Durante el reciente seminario para periodistas de Pfizer en la Ciudad de México, dos palabras resonaron con fuerza: inmuno fitness. No es un término de moda ni una estrategia de marketing. Es un concepto médico que debería estar en la mente de cada ciudadano, de cada servidor público y, especialmente, de cada gobierno latinoamericano que pretenda sobrevivir al tsunami demográfico que ya nos está alcanzando.
Como pude documentar esta semana en varios artículos, el envejecimiento de la población no es una teoría, es un hecho. Y los datos que compartieron los doctores Robinson Cuadros y Rodrigo Romero no deberían dejarnos dormir tranquilos: siete de cada diez jóvenes ya no quieren tener hijos, las personas mayores de 65 años serán pronto la porción dominante en nuestras sociedades, y una hospitalización por neumonía en la vejez equivale, muchas veces, a un boleto sin retorno hacia la dependencia o la muerte.

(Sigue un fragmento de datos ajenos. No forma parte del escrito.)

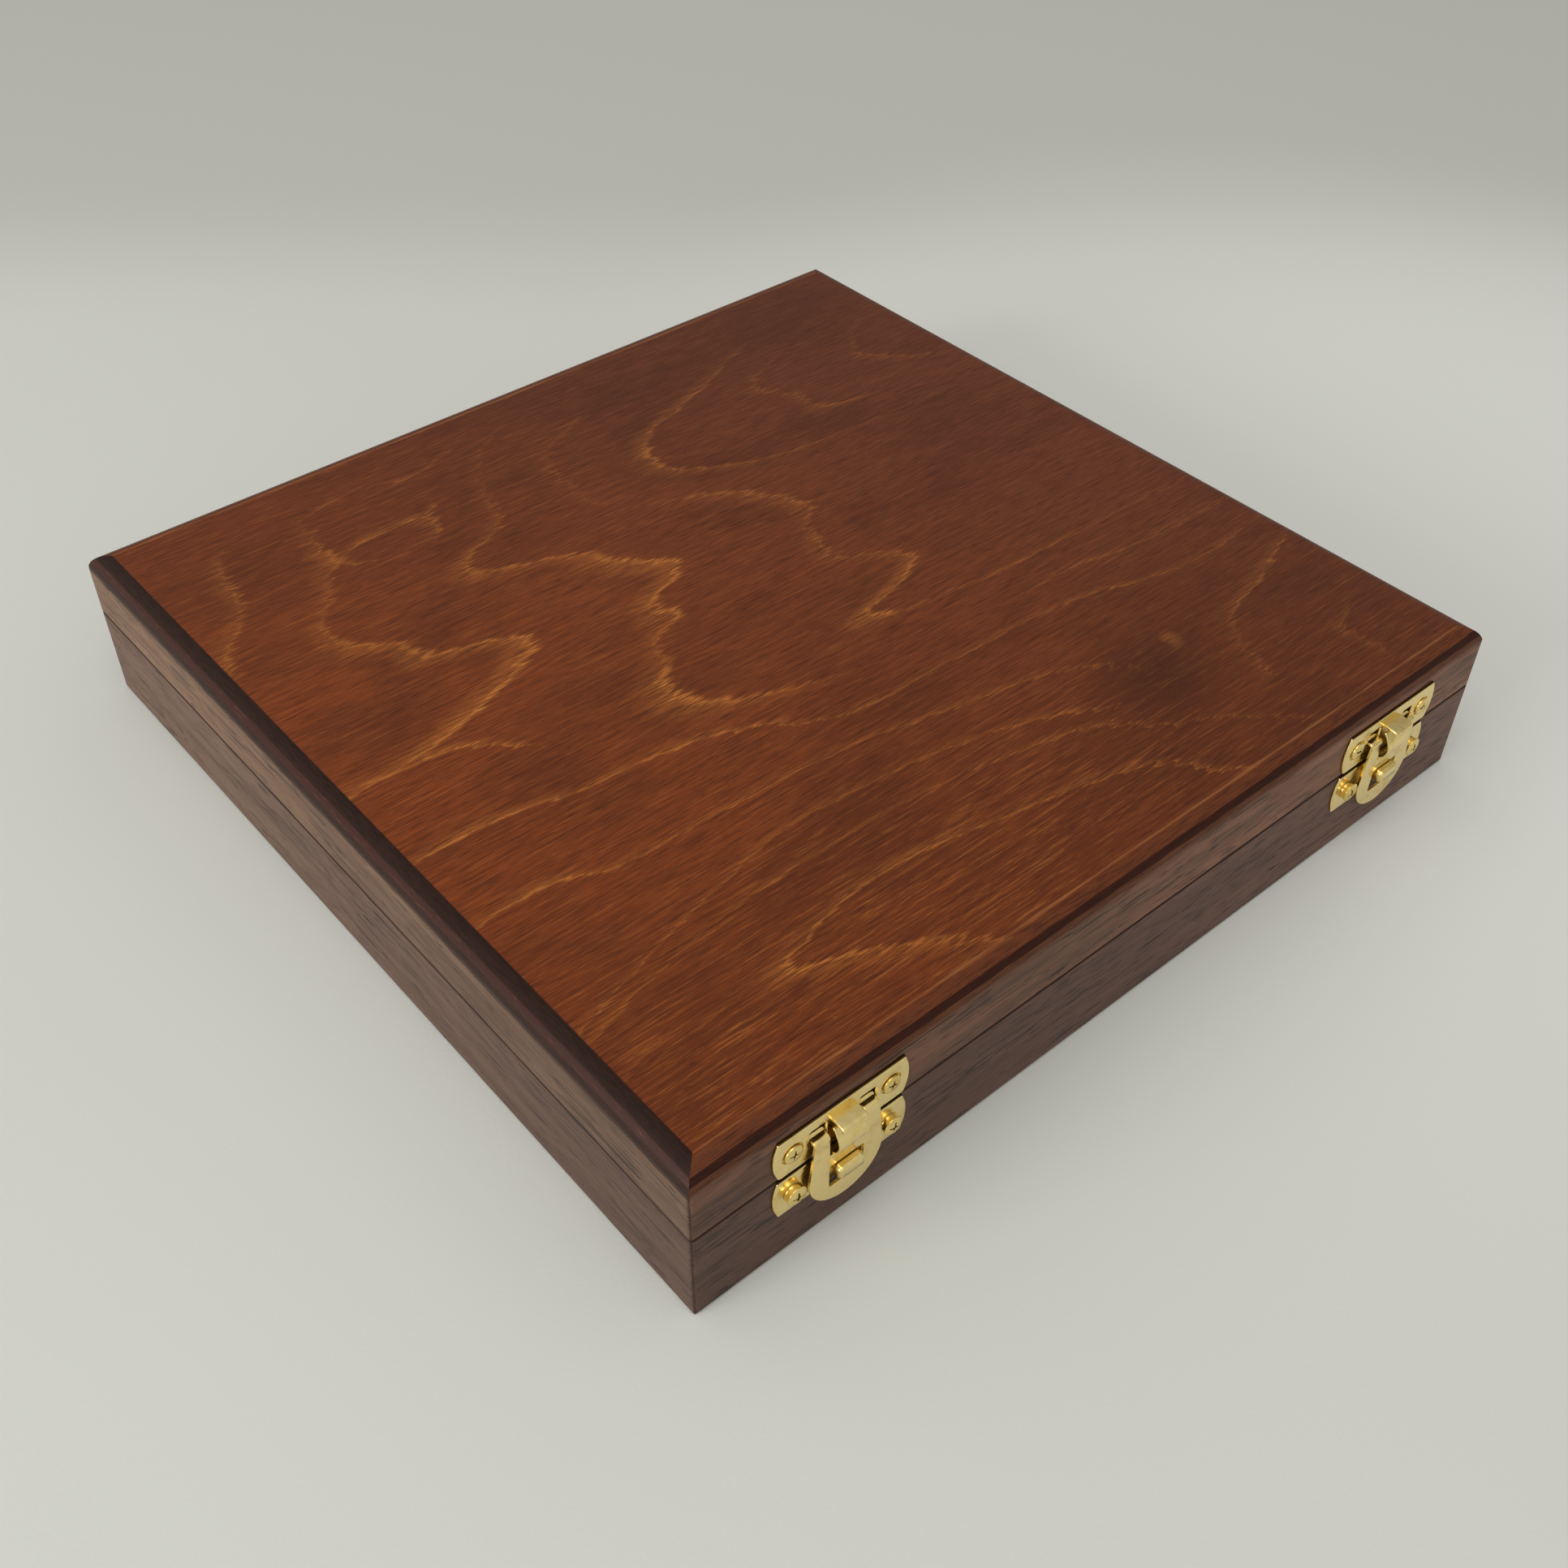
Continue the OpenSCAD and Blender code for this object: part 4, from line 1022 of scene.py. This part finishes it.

Pero aquí va el primer punto crítico: ¿Por qué, en pleno siglo XXI, ciudadanos que pagan impuestos tienen que recurrir a instituciones privadas para completar su esquema de vacunación? Porque no hablamos de cirugías estéticas ni de medicina de élite. Hablamos de vacunas esenciales para evitar la muerte o la discapacidad en adultos mayores. Influenza, neumococo, VPH, COVID-19, herpes zóster. Todas disponibles. Todas seguras. Y, sin embargo, inaccesibles para muchos.

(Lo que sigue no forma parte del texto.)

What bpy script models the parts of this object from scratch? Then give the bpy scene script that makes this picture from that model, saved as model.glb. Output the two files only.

El Estado, que tanto presume de sus sistemas de salud, no está garantizando lo básico: la continuidad de la inmunización más allá de la infancia. Si el sistema te vacunó de niño pero te olvida como adulto, no es un sistema: es un parche.
Y aquí es donde entra la segunda premisa incómoda: no tener el esquema completo de vacunación es también consecuencia directa de un sistema público precario. No se puede culpar a la ciudadanía por no vacunarse si las vacunas no están disponibles, si no hay horarios extendidos en los centros de salud, si las cartillas están perdidas o si ni siquiera hay conciencia sobre cuál es el esquema ideal a los 50, 60 o 70 años.

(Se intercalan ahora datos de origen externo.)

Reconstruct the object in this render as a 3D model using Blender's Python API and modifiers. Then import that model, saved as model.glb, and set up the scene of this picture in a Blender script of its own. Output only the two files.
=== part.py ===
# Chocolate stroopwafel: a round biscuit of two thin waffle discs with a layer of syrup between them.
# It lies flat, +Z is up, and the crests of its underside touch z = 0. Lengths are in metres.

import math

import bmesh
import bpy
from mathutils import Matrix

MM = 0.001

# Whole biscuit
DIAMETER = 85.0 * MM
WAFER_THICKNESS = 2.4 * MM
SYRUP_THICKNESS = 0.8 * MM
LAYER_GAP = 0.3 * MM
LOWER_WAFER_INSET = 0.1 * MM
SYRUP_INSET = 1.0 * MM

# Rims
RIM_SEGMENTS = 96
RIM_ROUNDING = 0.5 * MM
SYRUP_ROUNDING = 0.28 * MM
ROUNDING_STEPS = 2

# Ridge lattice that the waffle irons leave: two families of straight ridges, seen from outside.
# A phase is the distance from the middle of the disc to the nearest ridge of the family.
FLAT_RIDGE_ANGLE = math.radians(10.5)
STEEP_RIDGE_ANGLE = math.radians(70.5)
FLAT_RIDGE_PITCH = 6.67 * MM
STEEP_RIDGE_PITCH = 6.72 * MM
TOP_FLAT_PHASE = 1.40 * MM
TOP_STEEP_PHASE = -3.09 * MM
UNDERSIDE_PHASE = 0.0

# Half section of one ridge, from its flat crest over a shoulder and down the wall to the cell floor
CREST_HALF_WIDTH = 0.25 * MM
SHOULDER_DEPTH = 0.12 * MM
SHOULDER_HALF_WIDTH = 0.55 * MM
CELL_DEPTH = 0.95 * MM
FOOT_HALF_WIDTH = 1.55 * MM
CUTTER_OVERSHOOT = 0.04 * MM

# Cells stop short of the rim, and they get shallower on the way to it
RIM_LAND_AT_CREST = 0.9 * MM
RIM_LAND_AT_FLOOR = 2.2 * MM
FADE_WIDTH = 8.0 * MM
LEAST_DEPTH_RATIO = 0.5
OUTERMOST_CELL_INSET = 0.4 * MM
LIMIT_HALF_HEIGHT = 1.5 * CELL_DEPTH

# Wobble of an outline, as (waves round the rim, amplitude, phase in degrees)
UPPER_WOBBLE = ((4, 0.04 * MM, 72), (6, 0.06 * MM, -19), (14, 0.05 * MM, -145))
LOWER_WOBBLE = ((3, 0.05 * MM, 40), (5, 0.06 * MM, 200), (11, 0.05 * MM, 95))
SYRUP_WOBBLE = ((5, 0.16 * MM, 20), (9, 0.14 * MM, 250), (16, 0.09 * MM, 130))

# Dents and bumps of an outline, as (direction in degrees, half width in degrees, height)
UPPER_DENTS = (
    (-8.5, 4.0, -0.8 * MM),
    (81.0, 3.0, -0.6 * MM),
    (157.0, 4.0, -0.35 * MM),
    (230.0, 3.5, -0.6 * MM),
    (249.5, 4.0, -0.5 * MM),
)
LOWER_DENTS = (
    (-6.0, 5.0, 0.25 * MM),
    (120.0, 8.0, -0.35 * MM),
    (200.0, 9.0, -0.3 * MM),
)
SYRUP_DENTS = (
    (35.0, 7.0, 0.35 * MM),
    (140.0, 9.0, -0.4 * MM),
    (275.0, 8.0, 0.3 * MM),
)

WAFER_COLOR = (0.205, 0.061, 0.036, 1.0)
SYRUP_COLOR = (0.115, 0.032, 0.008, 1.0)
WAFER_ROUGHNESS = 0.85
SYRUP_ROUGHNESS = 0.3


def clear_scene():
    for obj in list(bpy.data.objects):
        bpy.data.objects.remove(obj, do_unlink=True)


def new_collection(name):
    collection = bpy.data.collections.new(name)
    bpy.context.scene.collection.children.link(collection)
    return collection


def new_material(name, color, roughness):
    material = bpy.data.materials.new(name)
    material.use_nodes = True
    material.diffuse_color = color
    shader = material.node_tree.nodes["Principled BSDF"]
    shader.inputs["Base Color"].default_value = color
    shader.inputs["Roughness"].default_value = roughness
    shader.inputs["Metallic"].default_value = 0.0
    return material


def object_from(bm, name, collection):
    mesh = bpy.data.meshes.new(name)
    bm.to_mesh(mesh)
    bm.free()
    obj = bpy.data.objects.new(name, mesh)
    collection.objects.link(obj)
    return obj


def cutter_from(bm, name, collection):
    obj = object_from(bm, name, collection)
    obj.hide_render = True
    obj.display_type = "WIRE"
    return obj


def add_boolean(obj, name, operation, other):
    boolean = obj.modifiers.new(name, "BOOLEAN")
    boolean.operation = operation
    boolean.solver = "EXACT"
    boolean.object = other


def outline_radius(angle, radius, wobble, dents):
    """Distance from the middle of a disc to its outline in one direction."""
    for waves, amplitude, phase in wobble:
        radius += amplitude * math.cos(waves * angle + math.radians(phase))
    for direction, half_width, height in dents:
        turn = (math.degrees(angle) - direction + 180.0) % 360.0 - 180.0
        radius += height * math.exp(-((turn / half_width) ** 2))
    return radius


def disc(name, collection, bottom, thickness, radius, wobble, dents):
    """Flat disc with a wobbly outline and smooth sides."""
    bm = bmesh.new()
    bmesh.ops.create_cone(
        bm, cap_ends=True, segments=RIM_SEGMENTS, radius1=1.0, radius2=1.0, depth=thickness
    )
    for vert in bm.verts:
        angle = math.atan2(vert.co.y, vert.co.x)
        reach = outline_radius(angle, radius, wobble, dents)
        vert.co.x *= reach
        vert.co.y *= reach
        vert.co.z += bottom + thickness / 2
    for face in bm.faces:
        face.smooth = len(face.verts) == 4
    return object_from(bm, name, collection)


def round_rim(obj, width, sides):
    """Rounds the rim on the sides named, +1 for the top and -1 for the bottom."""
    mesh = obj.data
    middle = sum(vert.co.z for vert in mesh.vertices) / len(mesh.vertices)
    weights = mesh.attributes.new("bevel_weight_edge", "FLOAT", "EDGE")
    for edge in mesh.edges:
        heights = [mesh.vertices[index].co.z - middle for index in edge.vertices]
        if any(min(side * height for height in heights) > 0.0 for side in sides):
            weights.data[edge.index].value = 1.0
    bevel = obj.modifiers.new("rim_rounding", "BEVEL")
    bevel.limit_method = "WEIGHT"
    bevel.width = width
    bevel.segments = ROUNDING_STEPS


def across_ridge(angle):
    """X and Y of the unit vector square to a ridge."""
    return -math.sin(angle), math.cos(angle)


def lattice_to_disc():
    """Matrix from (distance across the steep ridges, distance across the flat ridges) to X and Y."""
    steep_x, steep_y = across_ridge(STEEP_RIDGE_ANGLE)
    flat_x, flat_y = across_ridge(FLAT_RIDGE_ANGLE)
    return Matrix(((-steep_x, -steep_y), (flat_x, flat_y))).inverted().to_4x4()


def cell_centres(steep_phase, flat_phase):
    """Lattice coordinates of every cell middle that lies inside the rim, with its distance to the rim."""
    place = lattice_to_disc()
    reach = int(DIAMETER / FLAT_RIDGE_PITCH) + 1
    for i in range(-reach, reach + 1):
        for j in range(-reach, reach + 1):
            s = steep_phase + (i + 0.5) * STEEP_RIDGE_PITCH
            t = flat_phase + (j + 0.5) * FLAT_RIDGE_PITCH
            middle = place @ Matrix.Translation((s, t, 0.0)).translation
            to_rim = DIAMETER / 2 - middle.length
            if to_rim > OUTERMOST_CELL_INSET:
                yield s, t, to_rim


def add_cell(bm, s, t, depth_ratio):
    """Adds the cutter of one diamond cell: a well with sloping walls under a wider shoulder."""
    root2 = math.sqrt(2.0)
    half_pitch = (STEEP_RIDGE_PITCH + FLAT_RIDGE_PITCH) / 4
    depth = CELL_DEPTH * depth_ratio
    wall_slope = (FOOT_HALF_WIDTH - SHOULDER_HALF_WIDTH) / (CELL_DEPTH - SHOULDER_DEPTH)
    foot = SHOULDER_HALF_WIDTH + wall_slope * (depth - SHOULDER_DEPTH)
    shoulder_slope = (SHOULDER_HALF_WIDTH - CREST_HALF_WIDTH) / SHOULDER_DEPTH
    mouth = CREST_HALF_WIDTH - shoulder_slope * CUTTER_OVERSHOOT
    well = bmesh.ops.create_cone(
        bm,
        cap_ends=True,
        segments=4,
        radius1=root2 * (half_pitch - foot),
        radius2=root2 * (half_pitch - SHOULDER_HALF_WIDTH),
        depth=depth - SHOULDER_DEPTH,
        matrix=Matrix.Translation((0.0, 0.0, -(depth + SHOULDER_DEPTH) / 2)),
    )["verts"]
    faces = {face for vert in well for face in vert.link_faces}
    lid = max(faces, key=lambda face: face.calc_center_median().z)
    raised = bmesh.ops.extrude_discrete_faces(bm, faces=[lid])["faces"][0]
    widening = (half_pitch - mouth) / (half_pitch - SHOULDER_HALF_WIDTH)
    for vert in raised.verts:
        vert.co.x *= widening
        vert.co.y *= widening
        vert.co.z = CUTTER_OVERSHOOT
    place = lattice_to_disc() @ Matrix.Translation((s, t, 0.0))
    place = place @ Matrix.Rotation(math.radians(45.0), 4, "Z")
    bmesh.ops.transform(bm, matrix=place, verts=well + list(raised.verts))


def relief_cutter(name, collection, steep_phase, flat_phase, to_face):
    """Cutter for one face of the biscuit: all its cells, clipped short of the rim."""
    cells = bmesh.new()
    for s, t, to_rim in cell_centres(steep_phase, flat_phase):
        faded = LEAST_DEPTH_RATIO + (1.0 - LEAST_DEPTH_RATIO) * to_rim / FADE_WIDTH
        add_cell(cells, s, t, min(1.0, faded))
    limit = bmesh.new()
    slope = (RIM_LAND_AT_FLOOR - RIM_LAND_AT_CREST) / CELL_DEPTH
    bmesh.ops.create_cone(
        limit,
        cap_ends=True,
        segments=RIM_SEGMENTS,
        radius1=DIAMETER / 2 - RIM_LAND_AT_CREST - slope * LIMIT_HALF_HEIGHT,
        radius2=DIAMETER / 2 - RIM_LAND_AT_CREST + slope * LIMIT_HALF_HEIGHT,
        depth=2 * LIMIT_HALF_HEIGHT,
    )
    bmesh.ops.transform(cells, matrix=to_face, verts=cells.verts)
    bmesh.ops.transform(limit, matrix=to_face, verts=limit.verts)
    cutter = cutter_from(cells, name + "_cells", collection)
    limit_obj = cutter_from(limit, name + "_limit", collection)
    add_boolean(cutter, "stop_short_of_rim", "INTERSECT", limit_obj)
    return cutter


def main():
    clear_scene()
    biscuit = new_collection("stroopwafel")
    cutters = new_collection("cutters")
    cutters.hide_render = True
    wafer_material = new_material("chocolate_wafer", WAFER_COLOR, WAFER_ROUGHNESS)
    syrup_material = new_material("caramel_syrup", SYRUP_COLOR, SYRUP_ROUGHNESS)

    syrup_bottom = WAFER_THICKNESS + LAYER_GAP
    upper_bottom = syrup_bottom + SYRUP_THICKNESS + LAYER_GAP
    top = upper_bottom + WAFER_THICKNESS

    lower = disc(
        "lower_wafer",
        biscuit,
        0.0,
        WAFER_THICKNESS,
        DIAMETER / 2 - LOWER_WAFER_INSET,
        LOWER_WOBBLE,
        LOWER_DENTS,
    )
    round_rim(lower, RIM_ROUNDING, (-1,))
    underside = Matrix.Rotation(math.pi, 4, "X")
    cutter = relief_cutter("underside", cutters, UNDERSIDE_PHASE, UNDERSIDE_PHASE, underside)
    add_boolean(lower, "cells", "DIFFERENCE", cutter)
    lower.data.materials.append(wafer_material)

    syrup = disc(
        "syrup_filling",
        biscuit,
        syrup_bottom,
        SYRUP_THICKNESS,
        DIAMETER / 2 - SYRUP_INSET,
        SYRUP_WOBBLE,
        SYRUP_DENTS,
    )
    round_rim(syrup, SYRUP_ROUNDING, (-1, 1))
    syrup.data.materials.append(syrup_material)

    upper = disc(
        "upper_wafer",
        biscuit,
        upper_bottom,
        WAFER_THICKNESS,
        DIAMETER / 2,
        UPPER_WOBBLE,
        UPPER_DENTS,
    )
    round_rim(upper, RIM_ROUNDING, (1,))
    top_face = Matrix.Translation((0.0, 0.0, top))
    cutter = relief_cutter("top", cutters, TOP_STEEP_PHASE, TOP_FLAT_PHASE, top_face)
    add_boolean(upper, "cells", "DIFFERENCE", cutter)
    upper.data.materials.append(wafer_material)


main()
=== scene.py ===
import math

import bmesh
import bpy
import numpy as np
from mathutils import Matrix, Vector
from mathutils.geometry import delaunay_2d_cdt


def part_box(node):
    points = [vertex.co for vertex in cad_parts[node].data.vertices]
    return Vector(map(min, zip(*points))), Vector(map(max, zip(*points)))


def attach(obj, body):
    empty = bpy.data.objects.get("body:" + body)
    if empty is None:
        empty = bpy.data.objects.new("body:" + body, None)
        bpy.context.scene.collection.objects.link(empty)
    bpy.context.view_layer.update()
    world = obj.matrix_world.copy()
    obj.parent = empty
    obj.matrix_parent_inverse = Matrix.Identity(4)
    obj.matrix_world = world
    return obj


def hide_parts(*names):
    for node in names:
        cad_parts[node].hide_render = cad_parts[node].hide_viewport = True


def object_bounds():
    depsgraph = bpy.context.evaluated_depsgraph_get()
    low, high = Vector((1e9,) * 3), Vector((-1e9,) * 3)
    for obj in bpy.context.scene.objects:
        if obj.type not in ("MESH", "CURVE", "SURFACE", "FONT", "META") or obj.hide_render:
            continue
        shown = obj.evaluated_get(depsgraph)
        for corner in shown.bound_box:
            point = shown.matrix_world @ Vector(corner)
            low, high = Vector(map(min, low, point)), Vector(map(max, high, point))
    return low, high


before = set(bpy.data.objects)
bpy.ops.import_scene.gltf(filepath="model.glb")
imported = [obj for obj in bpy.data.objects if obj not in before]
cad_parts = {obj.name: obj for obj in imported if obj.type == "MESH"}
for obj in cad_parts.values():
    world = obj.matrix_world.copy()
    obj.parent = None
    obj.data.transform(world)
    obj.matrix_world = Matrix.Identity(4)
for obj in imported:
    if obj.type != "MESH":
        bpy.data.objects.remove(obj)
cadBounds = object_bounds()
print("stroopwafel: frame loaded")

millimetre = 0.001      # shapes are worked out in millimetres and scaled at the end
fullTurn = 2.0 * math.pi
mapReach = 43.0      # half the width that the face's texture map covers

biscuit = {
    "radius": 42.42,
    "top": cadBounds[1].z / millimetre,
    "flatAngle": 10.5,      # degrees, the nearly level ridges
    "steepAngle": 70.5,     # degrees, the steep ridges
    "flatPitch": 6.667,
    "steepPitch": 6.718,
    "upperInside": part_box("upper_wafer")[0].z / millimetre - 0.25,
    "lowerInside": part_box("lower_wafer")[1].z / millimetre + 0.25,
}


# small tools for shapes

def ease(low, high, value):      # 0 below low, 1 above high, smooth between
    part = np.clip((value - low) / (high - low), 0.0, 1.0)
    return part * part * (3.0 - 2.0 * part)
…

Y, mientras tanto, seguimos girando cheques en blanco: programas sociales que se amplían sin freno, pensiones que absorben ya porcentajes alarmantes del gasto público y una inversión en salud que, cuando se hace, es tardía y correctiva. La inversión de la pirámide poblacional no solo es un dato demográfico, es una bomba fiscal. Si no se actúa ahora, el envejecimiento podría llevar a la bancarrota a las finanzas de muchos países.
Y sí, lo hemos dicho con romanticismo muchas veces: “Los hijos cuidan a sus padres”. Pero la verdad cruda es otra. El amor de los padres hacia los hijos no es recíproco en intensidad ni en garantía. Los padres vacunan a sus hijos sin dudar. Los llevan al pediatra, a los chequeos, a las consultas por una fiebre de 37.5. Pero los hijos, incluso los que aman a sus padres, muchas veces postergan, dudan o simplemente no saben cómo cuidarlos en su vejez.
En ese desfase emocional se esconde otra de las razones por las que la prevención en adultos mayores debe dejar de ser una opción y convertirse en política de Estado. No se trata de culpar a nadie, pero sí de asumir que ninguna sociedad sobrevive si abandona a sus viejos.
¿Queremos un futuro de hogares llenos de adultos mayores frágiles, dependientes y en soledad, o uno donde esas mismas personas vivan activas, protegidas y con dignidad? La respuesta está en las decisiones que tomemos hoy. Y una de ellas, la más simple y efectiva, es completar la cartilla de vacunación. No es un acto médico. Es un acto de justicia social.
Y sí, la mejor vacuna es la que se pone. La que está en el brazo, no la que se queda en la nevera.